3. In its protest, CDA also argued that the TEP's evaluation of its past performance was unreasonable because the TEP downgraded its proposal for performance problems for which, according to CDA, it was not responsible. We found no basis to object to the evaluation of CDA's proposal in this area. In its reconsideration request, CDA does not take issue with this aspect of our decision.

4. Recognizing that electronic filing of Form 13 is the wave of the future, CDA stated in its proposal that "[t]oday, approximately 13 or one [percent] of Form 13F filings are received on tape and process[ed] via the [Electronic Data Gathering Analysis and Retrieval] system. This number is expected to grow materially over the period of the contract."

5. With respect to Form 13F, since CDA proposed to use "external keyers predominantly to meet the four peak [quarterly filing periods]," any rescoring involving subcontractors could also affect CDA's score.

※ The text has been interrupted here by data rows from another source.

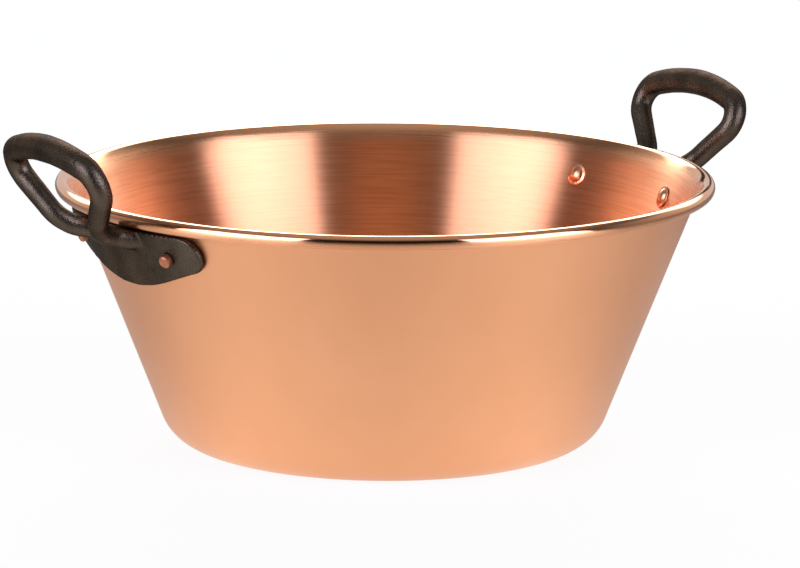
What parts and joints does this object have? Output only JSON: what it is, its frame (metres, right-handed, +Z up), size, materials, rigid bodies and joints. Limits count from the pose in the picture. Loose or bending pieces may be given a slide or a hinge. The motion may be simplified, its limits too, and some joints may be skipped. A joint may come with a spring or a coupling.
{
  "type": "copper jam pan",
  "caption": "Wide tapered copper preserving pan with a rolled rim and riveted cast iron loop handles, for boiling jam.",
  "frame": {"origin": "middle of the pan's underside", "axes": "+Z up out of the bowl, X through the two handles, Y across them"},
  "size_m": [0.323, 0.265, 0.1385],
  "materials": {
    "copper_sheet": "satin copper outside, fine turned brushing inside, polished rim",
    "rim_wire": "plain steel wire, hidden in the roll",
    "cast_iron": "dark seasoned casting with a fine pebbled skin",
    "copper_rivet": "worn copper"
  },
  "bodies": {
    "root": {"pan_body": "copper_sheet", "rim_wire": "rim_wire", "handle_left": "cast_iron", "handle_right": "cast_iron", "rivet_left_front": "copper_rivet", "rivet_left_back": "copper_rivet", "rivet_right_front": "copper_rivet", "rivet_right_back": "copper_rivet"}
  },
  "joints": []
}
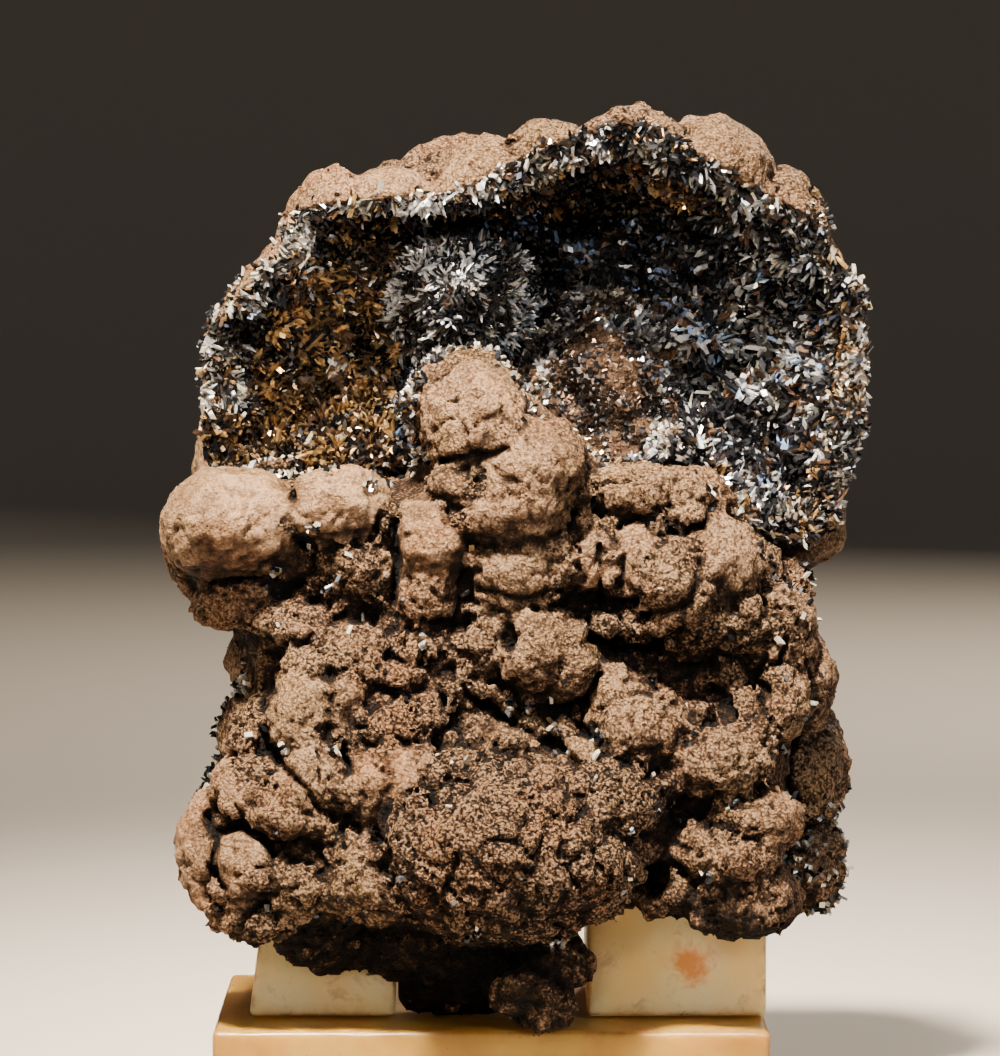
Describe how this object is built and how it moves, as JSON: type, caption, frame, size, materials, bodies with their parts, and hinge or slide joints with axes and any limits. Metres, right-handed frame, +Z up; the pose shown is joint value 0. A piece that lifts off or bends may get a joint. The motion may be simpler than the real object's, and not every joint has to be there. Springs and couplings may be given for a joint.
{
  "type": "pyrolusite with psilomelane mineral specimen",
  "caption": "Lumpy brown psilomelane with an open, crystal-lined hollow, standing on a clear block stand for display.",
  "frame": {"origin": "on the stand's underside, in the middle of its width and under the specimen", "axes": "+Z up, the front of the specimen and the hollow's mouth face -Y, +X is to the right as seen from the front"},
  "size_m": [0.0964, 0.0714, 0.14],
  "materials": {
    "psilomelane": "dull, earthy brown skin, granular in places",
    "pyrolusite": "dark metallic crystals with bright glints",
    "acrylic": "aged clear acrylic, cream, scuffed and stained"
  },
  "bodies": {
    "root": {"psilomelane": "psilomelane", "pyrolusite_crust": "pyrolusite", "stand_base": "acrylic", "stand_back_left": "acrylic", "stand_back_right": "acrylic"}
  },
  "joints": []
}
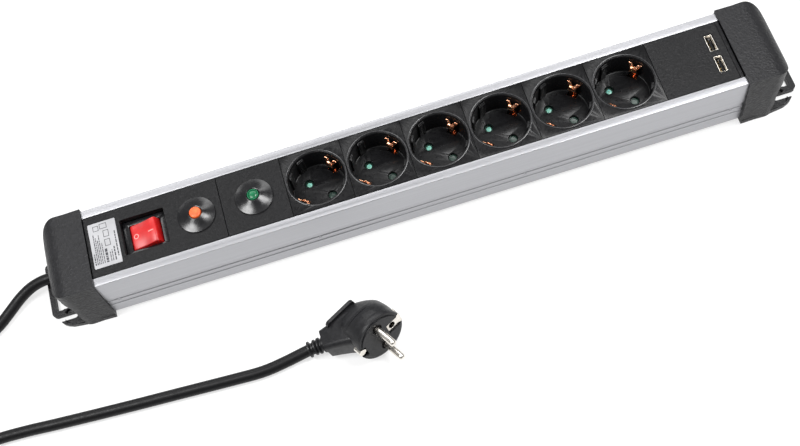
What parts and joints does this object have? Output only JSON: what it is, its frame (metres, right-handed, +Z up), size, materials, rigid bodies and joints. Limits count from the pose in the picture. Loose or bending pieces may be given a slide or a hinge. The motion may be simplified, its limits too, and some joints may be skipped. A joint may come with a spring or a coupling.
{
  "type": "desk power strip",
  "caption": "Aluminium power strip with earthed sockets, rocker switch, breaker button, lamp and charging ports, on a coiled cord with an angled plug.",
  "frame": {"origin": "middle of the strip's footprint on the surface that it stands on, without its cord", "axes": "+X along the strip from its cord end to its charging ports, +Y to its far side, +Z up"},
  "size_m": [0.7397, 0.1647, 0.053],
  "materials": {
    "anodised_aluminium": "fine drawn, natural anodised",
    "black_cap_plastic": "fine moulded texture",
    "black_cover_plastic": "fine spark texture",
    "socket_plastic": "semi gloss",
    "glossy_black": "polished",
    "shutter_green": "moulded",
    "copper": "bright copper alloy spring strip",
    "brass": "bright strip",
    "nickel": "nickel plated",
    "rocker_red": "translucent, polished",
    "button_orange": "satin",
    "lens_green": "translucent",
    "label_silver": "satin silver foil",
    "board_green": "solder mask",
    "component_blue": "dipped",
    "component_yellow": "taped",
    "zinc": "zinc plated",
    "cord_black": "smooth sheath",
    "plug_black": "moulded"
  },
  "bodies": {
    "strip": {"housing_profile": "anodised_aluminium", "end_cap_left": "black_cap_plastic", "end_cap_right": "black_cap_plastic", "end_spacer": "glossy_black", "switch_cover": "black_cover_plastic", "indicator_cover": "black_cover_plastic", "usb_cover": "black_cover_plastic", "live_busbar": "brass", "neutral_busbar": "brass", "earth_busbar": "brass", "rocker_switch_body": "black_cover_plastic", "breaker_bezel": "glossy_black", "indicator_bezel": "glossy_black", "indicator_lens": "lens_green", "breaker_body": "glossy_black", "surge_board": "board_green", "surge_varistor": "component_blue", "usb_board": "board_green", "usb_transformer": "component_yellow", "usb_port_1": "nickel", "usb_port_2": "nickel", "rating_label": "label_silver", "cable_gland": "cord_black", "cord_lead": "cord_black", "cord_plug_end": "cord_black", "cord_coil": "cord_black", "coil_tie": "glossy_black", "plug_body": "plug_black", "plug_relief": "plug_black", "plug_pin_1": "nickel", "plug_pin_2": "nickel", "plug_earth_contact_1": "nickel", "plug_earth_contact_2": "nickel", "socket_insert_1": "socket_plastic", "earth_clip_1": "copper", "socket_insert_2": "socket_plastic", "earth_clip_2": "copper", "socket_insert_3": "socket_plastic", "earth_clip_3": "copper", "socket_insert_4": "socket_plastic", "earth_clip_4": "copper", "socket_insert_5": "socket_plastic", "earth_clip_5": "copper", "socket_insert_6": "socket_plastic", "earth_clip_6": "copper", "cap_screw_1": "zinc", "cap_screw_2": "zinc", "cap_screw_3": "zinc", "cap_screw_4": "zinc"},
    "rocker": {"rocker": "rocker_red"},
    "breaker_button": {"breaker_button": "button_orange"},
    "shutter_1": {"shutter_1": "shutter_green"},
    "shutter_2": {"shutter_2": "shutter_green"},
    "shutter_3": {"shutter_3": "shutter_green"},
    "shutter_4": {"shutter_4": "shutter_green"},
    "shutter_5": {"shutter_5": "shutter_green"},
    "shutter_6": {"shutter_6": "shutter_green"}
  },
  "joints": [
    {"name": "rocker_tilt", "type": "hinge", "parent": "strip", "child": "rocker", "pos_m": [-0.187, 0, 0.0395], "axis": [0, 1, 0], "range_deg": [0, 28]},
    {"name": "breaker_press", "type": "slide", "parent": "strip", "child": "breaker_button", "axis": [0, 0, -1], "range_m": [0, 0.0022], "stiffness_N_per_m": 300, "springref_m": -0.001},
    {"name": "shutter_turn_1", "type": "hinge", "parent": "strip", "child": "shutter_1", "pos_m": [-0.064, 0, 0.02745], "axis": [0, 0, 1], "range_deg": [0, 40], "stiffness_Nm_per_rad": 0.001},
    {"name": "shutter_turn_2", "type": "hinge", "parent": "strip", "child": "shutter_2", "pos_m": [-0.0205, 0, 0.02745], "axis": [0, 0, 1], "range_deg": [0, 40], "stiffness_Nm_per_rad": 0.001},
    {"name": "shutter_turn_3", "type": "hinge", "parent": "strip", "child": "shutter_3", "pos_m": [0.023, 0, 0.02745], "axis": [0, 0, 1], "range_deg": [0, 40], "stiffness_Nm_per_rad": 0.001},
    {"name": "shutter_turn_4", "type": "hinge", "parent": "strip", "child": "shutter_4", "pos_m": [0.0665, 0, 0.02745], "axis": [0, 0, 1], "range_deg": [0, 40], "stiffness_Nm_per_rad": 0.001},
    {"name": "shutter_turn_5", "type": "hinge", "parent": "strip", "child": "shutter_5", "pos_m": [0.11, 0, 0.02745], "axis": [0, 0, 1], "range_deg": [0, 40], "stiffness_Nm_per_rad": 0.001},
    {"name": "shutter_turn_6", "type": "hinge", "parent": "strip", "child": "shutter_6", "pos_m": [0.1535, 0, 0.02745], "axis": [0, 0, 1], "range_deg": [0, 40], "stiffness_Nm_per_rad": 0.001}
  ]
}
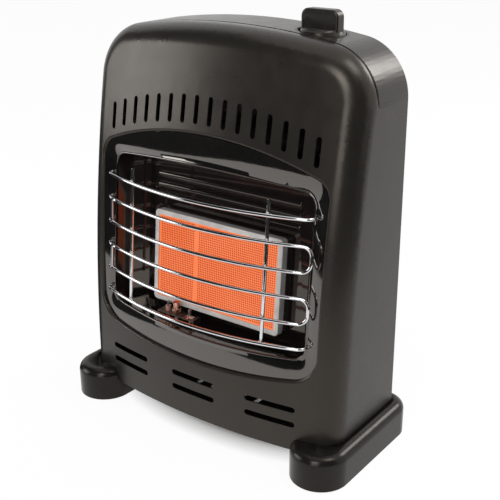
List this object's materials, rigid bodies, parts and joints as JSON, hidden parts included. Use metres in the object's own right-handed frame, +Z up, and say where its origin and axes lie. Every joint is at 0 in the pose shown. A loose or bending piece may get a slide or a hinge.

6. In its reconsideration request, CDA maintains that our decision overlooked other alleged "changes" allegedly reflected in Disclosure's letter regarding personnel and technical solutions. CDA focused its protest on Disclosure's statement regarding its use of a subcontractor and did not present any arguments or evidence showing that Disclosure also made material changes to its proposal regarding personnel or technical methods. CDA also complains in its reconsideration request that it was denied the opportunity to obtain relevant documents to prove its case. Contrary to CDA's assertions, the SEC produced all documents relevant to CDA's protest. Moreover, during a telephone conference held between the parties to address CDA's supplemental document request, the SEC confirmed that it had produced all documents responsive to CDA's document request. The fact that the record did not contain any documents supporting CDA's protest allegations does not mean that the firm was in any way denied an opportunity to request relevant documents, or to inquire further, as it in fact did here, as to the existence of any specific document that it believed may have been inadvertently omitted from the record.